Walking between a row of Bramley and Russet apple trees with Warren orchardist and cider maker Spencer Morris, you can feel his contentment at tending and caring for them. He notes the foot-high screens around the trunks of the semi-standard trees that protect against bark-eating rodents, and the small weed-free circle around them that discourages mice from going after the roots—they have been known to kill trees.

Morris carefully picks small apples from trees that are producing more than one on a stem, so they won’t “over-crop” and not reach their full potential. He points out the trenches he has made to channel the water between the 800 trees, on just three acres. He bushwhacks his way through a thicket of buttercup leaves, telling his visitor: “You should have seen it when it was all yellow—it was like standing on sunshine!”

Morris comes by his love of “all things apple” quite naturally. His grandfather grew apples in the Hudson River Valley, and his mother still runs a small pick-your-own orchard there. As a kid, he didn’t help out much in that enterprise, but something stuck, because he’s now proud of being a third-generation apple grower.

Morris moved to Warren in 1992 with his wife, artist Allison Newsome (whose painting of an apple tree hangs in the cidery). He started planting trees at his Long Lane Orchard seven years ago, and he’s now up to 40 varieties, including several French ones (such as Dabinett and Michelin) and British varieties (such as Brown Snout). He opened Warren Cider Works in October 2018 (now renamed Sowams Cider Works Company) and, after his first year of sales, he’s particularly excited about a hyper-local cider made from Rhode Island varieties—Rhode Island Greening, Dyer and Peck’s Pleasant.

“The traditional varietals, such as Roxbury Russet and Rhode Island Greening, go back to the 1670s,” explains Morris. “They have many qualities that make a great cider, including the balance of sugar and tannin.”

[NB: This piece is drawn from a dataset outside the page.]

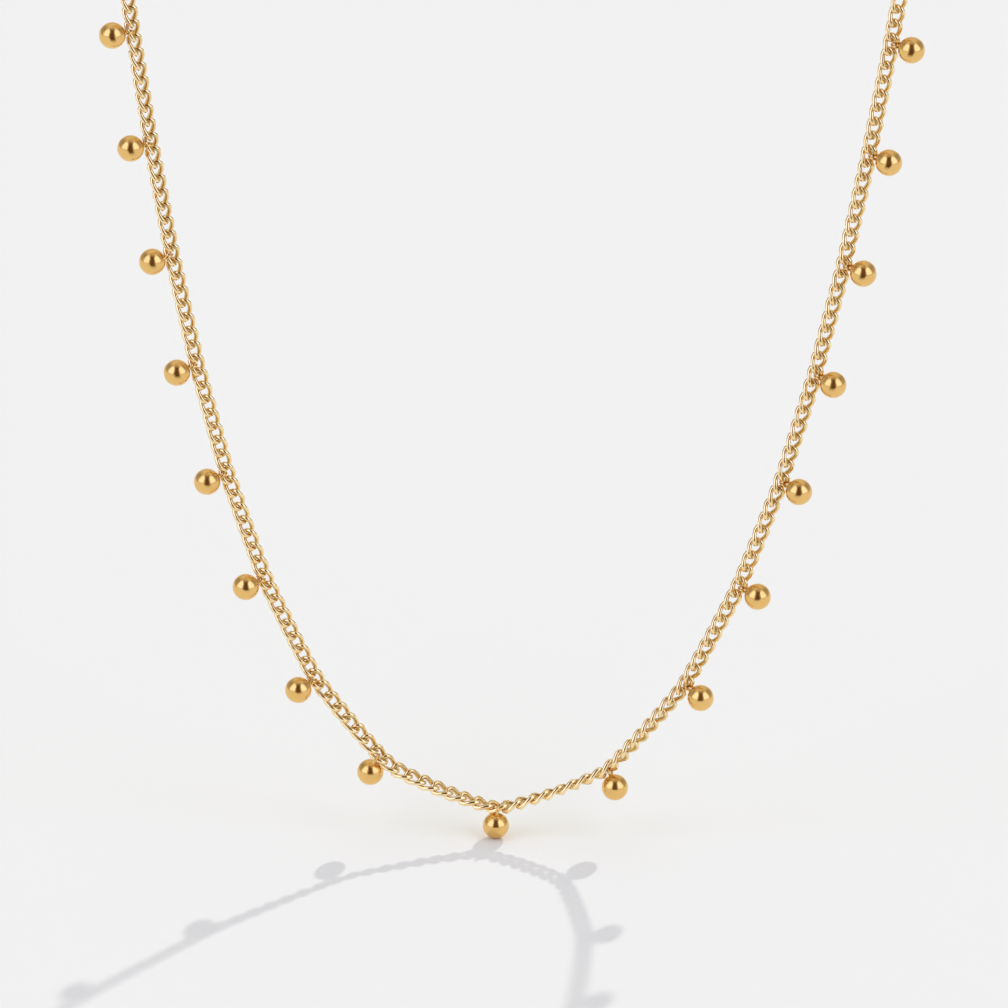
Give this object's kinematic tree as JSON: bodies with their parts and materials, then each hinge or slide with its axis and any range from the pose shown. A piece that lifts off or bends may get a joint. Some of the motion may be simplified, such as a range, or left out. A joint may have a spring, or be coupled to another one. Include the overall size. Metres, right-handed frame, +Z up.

“I’m always looking for ones with great levels of tannin, not necessarily those that would appeal for the table,” he says. “And I’m also looking for ones the colonials might have used.”

Domesticated apples are said to have started in Kazakhstan, from whence the Romans found them and brought them to the British Isles; from there to America, and then across to Japan, Australia and New Zealand. Up until Prohibition, apples—and the hard cider from them—were an important part of an American farmer’s productivity, because they could grow on marginal land and still produce a valuable crop. After Prohibition, the popularity of cider faded, partly due to the changing nature of farming overall, as well as a cultural shift towards urbanization.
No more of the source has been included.